Ouanaminthe, 22 août 2015 [AlterPresse] --- Les défis, enjeux et perspectives de la question minière en Haiti ont été mis en lumière au cours d'un atelier organisé le 20 août par l'organisation internationale Oxfam, le Kolektif jistis min (Collectif justice mines) et le Campus Henry Christophe de l'Université d'État d'Haiti, à l'auditorium de cet établissement à Limonade (nord).
Cet atelier a bénéficié de l'expertise de spécialistes haïtiens et étrangers issus de la Caraibe, de l'Amérique latine et de l'Amérique du Nord.
L'organisme Oxfam a profité de l'occasion pour procéder au lancement de son rapport de recherche sur les mines en Haiti.
La faiblesse du cadre légal en matière de gestion des mines (loi de 1976), la corruption, le manque de transparence, l'absence de ressources humaines spécifiques et de compagnies locales pouvant profiter pleinement des activités d'exploitation, sont parmi les défis.
« Dans le présent décret, il est prévu qu'entre 60 et 70% de revenus des exploitations minières reviennent aux compagnies et, des 30 à 40% qui restent, l'État haïtien ne bénéficie que de 2.5% », fustige Nixon Boumba du Kim.
De son côté, Keith Slack, cadre d'Oxfam à Washington, précise que « certains pays prélèvent entre 3 et 4% des revenus. Considérant la précarité sociale, économique, environnementale d'Haïti, les dirigeants devraient réclamer plus de 5% et renforcer le système fiscal pour lui permettre de faire face à ses obligations ».

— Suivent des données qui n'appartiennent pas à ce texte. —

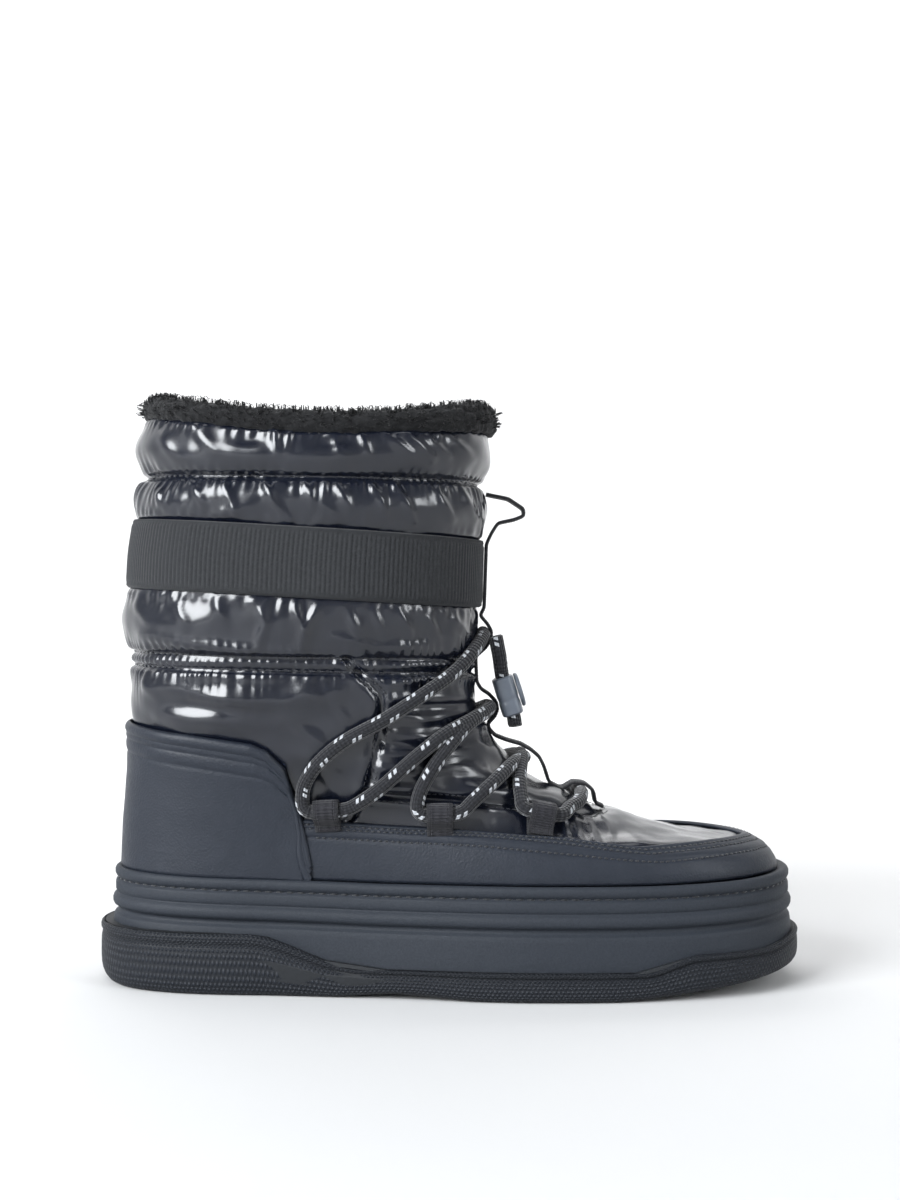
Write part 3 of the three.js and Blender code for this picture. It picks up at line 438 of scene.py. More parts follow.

Des compagnies minières internationales ont estimé à 20 milliards de dollars, la valeur des ressources en or de la région du nord d'Haïti, sans aucune contre-expertise, apprend-on. Ces mêmes compagnies auraient la pratique de présenter des chiffres sous évalués dans le cadre de leur recherche de financement auprès des bailleurs.

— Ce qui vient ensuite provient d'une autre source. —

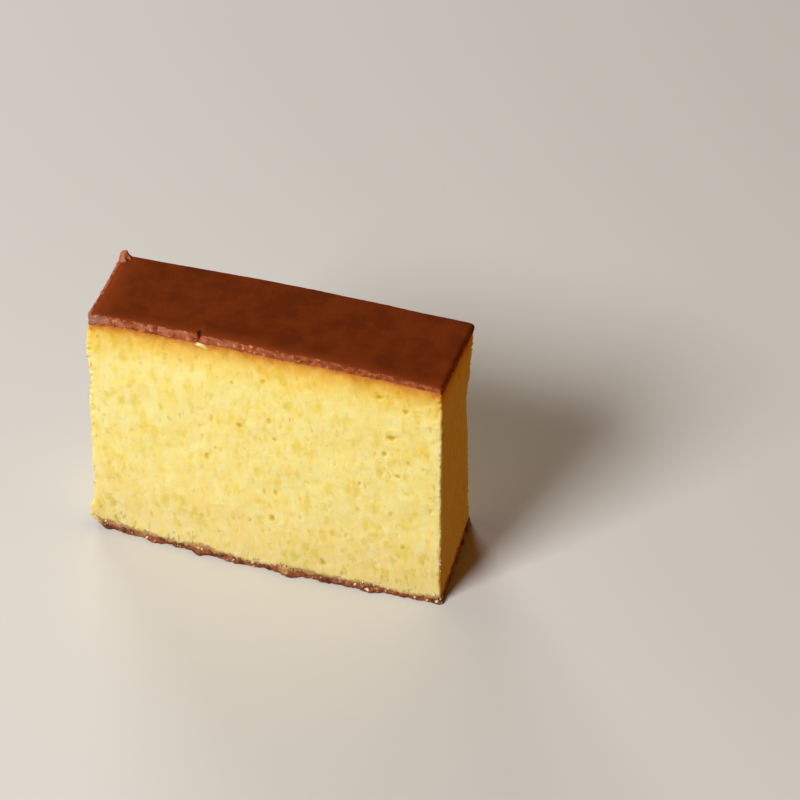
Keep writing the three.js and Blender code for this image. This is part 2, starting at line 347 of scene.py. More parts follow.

« Selon les études du docteur Daniel Mathurin, les réserves d'or du sous-sol haïtien valent entre 80 à 100 milliards de dollars », avance le professeur Camille Chalmers.

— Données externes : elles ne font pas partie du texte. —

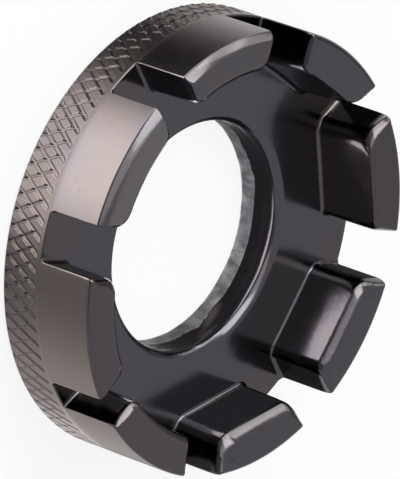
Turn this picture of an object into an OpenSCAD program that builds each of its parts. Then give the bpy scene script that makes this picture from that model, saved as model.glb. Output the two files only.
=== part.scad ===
// Round spoke wrench: a single steel forging with eight nipple slots between eight upright lugs.
// It lies on its back face, with the origin at the centre of that face and the lugs along +Z.
// Each region of the forging is a node of its own, and the regions meet face to face.
// Slots are numbered anticlockwise as seen from the front, and slot 1 points along +X.
// Lug 1 stands between slots 1 and 2, lug 2 between slots 2 and 3, and so on round the rim.

/* [Forging] */
// Diameter over the knurled rim and the lugs
outer_d = 50; // [46:0.5:60]
// Height from the back face to the tops of the lugs
total_h = 13; // [11:0.1:16]
// Thickness of the web plate and the rim, and so the height of the slot floors
web_t = 5.4; // [4:0.1:7]
// Radial thickness of the lugs, and so the length of the slots
lug_wall = 4.7; // [3.5:0.1:6]
// Chamfer on the back edge of the rim
back_chamfer = 0.3; // [0.1:0.05:0.8]

/* [Centre hole] */
// Radial width of the web plate, from the smooth part of the hole to the lugs
web_w = 7.3; // [4:0.1:10]
// Height of the torn part at the back, where the punch broke through
tear_h = 1.8; // [0.5:0.1:2.5]
// How much wider than the smooth part the torn part is at the back face
tear_growth = 0.2; // [0.1:0.1:1.6]
// Radius rolled over at the front edge of the hole
lip_r = 0.75; // [0.2:0.05:1.2]

/* [Nipple slots] */
// Width of slot 1, towards +X
slot_1_w = 6.4; // [3:0.1:8]
// Width of slot 2
slot_2_w = 4.7; // [3:0.1:8]
// Width of slot 3, towards +Y
slot_3_w = 5.6; // [3:0.1:8]
// Width of slot 4
slot_4_w = 4; // [3:0.1:8]
// Width of slot 5, towards -X
slot_5_w = 5.5; // [3:0.1:8]
// Width of slot 6
slot_6_w = 4.9; // [3:0.1:8]
// Width of slot 7, towards -Y
slot_7_w = 5.5; // [3:0.1:8]
// Width of slot 8
slot_8_w = 4.5; // [3:0.1:8]

/* [Lug edges] */
// Rounding of the top edge that faces outwards
outer_edge_r = 0.8; // [0.2:0.05:1.4]
// Rounding of the top edge that faces the centre
inner_edge_r = 1.1; // [0.2:0.05:1.4]
// Rounding of the top edges along the slots
flank_edge_r = 1.1; // [0.2:0.05:1.4]
// Rounding of the upright edges between the slots and the inside of the ring
corner_r = 1; // [0.3:0.05:1.4]
// Fillet at the foot of the lugs, along the inside of the ring
inner_root_r = 0.8; // [0.2:0.05:1.2]
// Fillet at the foot of the lugs, along the slot floors
flank_root_r = 0.7; // [0.2:0.05:1.2]

/* [Hidden] */
slot_widths = [slot_1_w, slot_2_w, slot_3_w, slot_4_w, slot_5_w, slot_6_w, slot_7_w, slot_8_w];
slot_count = len(slot_widths);
slot_pitch = 360 / slot_count;
$fn = 144;

outer_r = outer_d / 2;
lug_inner_r = outer_r - lug_wall;
lug_h = total_h - web_t;
hole_r = lug_inner_r - web_w;
hole_back_r = hole_r + tear_growth / 2;
// How far every cut runs past the face it opens
overrun = 1;
// Step that a rounding keeps where it runs out: along the slots and up the lugs' corners,
// and a little more round the inside of the ring, so that no two steps lie in one plane
step_t = 0.05;
inner_step_t = 0.08;

// Flat shape that rounds a corner at the origin, of a body that lies towards +X and -Y
module edge_cut(r) {
    difference() {
        translate([-overrun, -r]) square([r + overrun, r + overrun]);
        translate([r, -r]) circle(r);
    }
}

// Plate inside the ring of lugs, with the punched hole: torn and wider at the back,
// smooth through the middle and rolled over at the front
module web_plate() {
    color("#47474c")
        rotate_extrude()
            difference() {
                polygon([
                    [hole_back_r, 0],
                    [lug_inner_r, 0],
                    [lug_inner_r, web_t],
                    [hole_r, web_t],
                    [hole_r, tear_h]
                ]);
                translate([hole_r, web_t]) edge_cut(lip_r);
            }
}

// Ring under the lugs, whose outside is the knurled grip
module knurled_rim() {
    color("#6f6b69")
        rotate_extrude()
            polygon([
                [lug_inner_r, 0],
                [outer_r - back_chamfer, 0],
                [outer_r, back_chamfer],
                [outer_r, web_t],
                [lug_inner_r, web_t]
            ]);
}

// Section of the open space beside a wall at the origin: it lies towards -X, over a floor
// at the origin's height, and leaves a fillet where the wall stands on the floor
module space_section(w, root_r, root_step_t) {
    root_w = root_r + root_step_t;
    translate([-w, -overrun]) square([w - root_w, lug_h + 2 * overrun]);
    translate([-w, root_w]) square([w, lug_h]);
    translate([-root_w, root_w]) circle(root_r);
}

// Section of the ring of lugs: its two top edges rounded, and its foot filleted inside
module lug_section() {
    difference() {
        translate([hole_r, web_t]) square([outer_r - hole_r, lug_h]);
        translate([lug_inner_r, web_t]) space_section(lug_inner_r, inner_root_r, inner_step_t);
        translate([lug_inner_r, total_h]) edge_cut(inner_edge_r);
        translate([outer_r, total_h]) mirror([1, 0]) edge_cut(outer_edge_r);
    }
}

// Half of a slot's section, from past its centre line to the flank, with the flank's top edge
module half_slot_section(slot_w) {
    translate([slot_w / 2, web_t]) space_section(overrun + slot_w / 2, flank_root_r, step_t);
    translate([slot_w / 2, total_h]) edge_cut(flank_edge_r);
}

// Plan of the cut that rounds the upright edge between a flank and the inside of the ring.
// A circle that touches the flank and the inner cylinder fixes where its centre lies.
module corner_plan(slot_w) {
    centre_r = lug_inner_r + corner_r;
    centre_y = slot_w / 2 + corner_r;
    centre_x = sqrt(centre_r ^ 2 - centre_y ^ 2);
    clear_share = (lug_inner_r - overrun) / centre_r;
    clear_y = slot_w / 2 - overrun;
    difference() {
        polygon([
            [centre_x, centre_y],
            [centre_x, clear_y],
            [centre_x * clear_share, clear_y],
            [centre_x * clear_share, centre_y * clear_share]
        ]);
        translate([centre_x, centre_y]) circle(corner_r - step_t);
    }
}

// What the slot along +X takes from the lug on its +Y side.
// The upright rounding starts just over the taller of the two root fillets.
module flank_cut(slot_w) {
    rotate([90, 0, 90]) linear_extrude(outer_r + overrun) half_slot_section(slot_w);
    translate([0, 0, web_t + max(inner_root_r, flank_root_r) + inner_step_t + step_t])
        linear_extrude(lug_h) corner_plan(slot_w);
}

// Lug n: one step of the turned ring, less its share of the slot on either side
module lug(n) {
    start_angle = (n - 1) * slot_pitch;
    end_angle = n * slot_pitch;
    color("#575350")
        difference() {
            rotate([0, 0, start_angle]) rotate_extrude(angle = slot_pitch) lug_section();
            rotate([0, 0, start_angle]) flank_cut(slot_widths[n - 1]);
            rotate([0, 0, end_angle]) mirror([0, 1, 0]) flank_cut(slot_widths[n % slot_count]);
        }
}

web_plate();
knurled_rim();
for (n = [1:slot_count])
    lug(n);
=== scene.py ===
import math

import bpy
import numpy as np
from mathutils import Matrix, Vector


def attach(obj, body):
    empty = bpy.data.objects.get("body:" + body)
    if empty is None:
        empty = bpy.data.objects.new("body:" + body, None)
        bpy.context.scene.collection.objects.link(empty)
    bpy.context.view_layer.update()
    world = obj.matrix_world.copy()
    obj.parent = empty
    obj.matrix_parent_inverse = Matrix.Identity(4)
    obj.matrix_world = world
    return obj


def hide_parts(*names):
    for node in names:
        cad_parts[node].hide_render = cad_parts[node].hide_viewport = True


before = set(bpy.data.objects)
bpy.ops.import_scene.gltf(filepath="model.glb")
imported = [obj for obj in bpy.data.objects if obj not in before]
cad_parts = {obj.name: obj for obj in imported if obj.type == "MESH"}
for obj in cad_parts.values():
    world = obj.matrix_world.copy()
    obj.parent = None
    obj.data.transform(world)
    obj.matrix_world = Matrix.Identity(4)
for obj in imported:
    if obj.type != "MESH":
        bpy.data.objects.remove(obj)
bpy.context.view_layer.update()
print("frame loaded:", ", ".join(sorted(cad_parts)))

mm = 0.001
sharpAngle = math.radians(50)  # faces that meet at more than this keep a hard line between them
slotWidths = [6.4, 4.7, 5.6, 4.0, 5.5, 4.9, 5.5, 4.5]  # slot 1 points along +X, then anticlockwise
slotPitch = math.radians(45)
noiseRows = 64  # how many rows of random numbers a table of noise has before it repeats
bodySizes = {
    "outerR": 25.0,
    "lugInnerR": 20.3,
    "holeR": 13.0,
    "webT": 5.4,
    "totalH": 13.0,
}


# Value noise: a lattice of random numbers, read with smooth weights and wrapped round the ring,
# so that it closes on itself in the first direction.
def wrapNoise(along, across, cells, seed):
    table = np.random.default_rng(seed).uniform(-1, 1, (cells, noiseRows))
    a = np.mod(along, 1.0) * cells
    b = np.mod(across, float(noiseRows))
    i, j = np.floor(a).astype(int), np.floor(b).astype(int)
    fa, fb = a - i, b - j
    fa, fb = fa * fa * (3 - 2 * fa), fb * fb * (3 - 2 * fb)
    i0, i1, j0, j1 = i % cells, (i + 1) % cells, j % noiseRows, (j + 1) % noiseRows
    low = table[i0, j0] * (1 - fa) + table[i1, j0] * fa
    high = table[i0, j1] * (1 - fa) + table[i1, j1] * fa
    return low * (1 - fb) + high * fb


# 0 up to low, 1 from high on, and a smooth S between
def smoothStep(low, high, x):
    t = np.clip((x - low) / (high - low), 0, 1)
    return t * t * (3 - 2 * t)


# A grid of points, rows by columns, becomes quads. Columns always close on themselves. Rows
# close too for a ring, and end in one flat face at each end for a post. marks holds a number for
# each point under each name, which the material reads.
def gridPiece(name, points, closeRows, marks):
    rows, cols = points.shape[:2]
    index = np.arange(rows * cols).reshape(rows, cols)
    across = np.roll(index, -1, axis=1)
    if closeRows:
        up, upAcross = np.roll(index, -1, axis=0), np.roll(across, -1, axis=0)
        faces = np.stack([index, across, upAcross, up], -1).reshape(-1, 4).tolist()
    else:
        quads = np.stack([index[:-1], across[:-1], across[1:], index[1:]], -1).reshape(-1, 4)
        faces = quads.tolist() + [index[0, ::-1].tolist(), index[-1].tolist()]
    mesh = bpy.data.meshes.new(name)
    mesh.from_pydata((points.reshape(-1, 3) * mm).tolist(), [], faces)
    for key, values in marks.items():
        layer = mesh.attributes.new(key, "FLOAT", "POINT")
        layer.data.foreach_set("value", np.ascontiguousarray(values, np.float32).ravel())
    mesh.polygons.foreach_set("use_smooth", np.ones(len(mesh.polygons), bool))
    mesh.update()
    mesh.set_sharp_from_angle(angle=sharpAngle)
    piece = bpy.data.objects.new(name, mesh)
    bpy.context.scene.collection.objects.link(piece)
    return piece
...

Les activités d'exploitation des mines à travers le monde semblent plus proches d'opérations de pillage que de développement, laissent comprendre les arguments qui ont déferlé tout au long de l'atelier.
« Des mines pour l'avenir : expériences mondiales avec des impacts sur la santé humaine et l'environnement : comment faire mieux en Haïti », tel est le thème d'une intervention du chercheur américain Stuart Lewit, qui a eu un impact considérable sur les participants.
Suite à cet exposé supporté par des images fortes concernant les dégâts des exploitations minières sur la santé et l'environnement un peu partout dans le monde, une participante s'est précipitée pour dire non à l'exploitation des mines d'or de sa région.
« La bénédiction d'Haiti de posséder des ressources minières dans son sous-sol, peut se transformer en malédiction », a mis en garde le sociologue Tony Joseph, responsable de plaidoyer et recherche d'Oxfam en Haïti.
Il est convaincu, comme d'autres intervenants et participants, que l'État haïtien ne dispose pas encore la capacité pour gérer efficacement les revenus des exploitations.
Le directeur de programme à Oxfam, Jean Claude Fignolé, a rappelé que la promesse d'utiliser l'exploitation des ressources minières pour alimenter les efforts de développement humain, est un refrain très connu à travers le monde.
Pour que cette promesse se concrétise, deux dispositions essentielles doivent être réalisées, croit Fignolé. Il faut avoir, soutient-il, un cadre de régulation approprié et le gouvernement haïtien devrait pouvoir gérer efficacement les revenus de ces activités minières pour aider à satisfaire les besoins des générations actuelles et futures.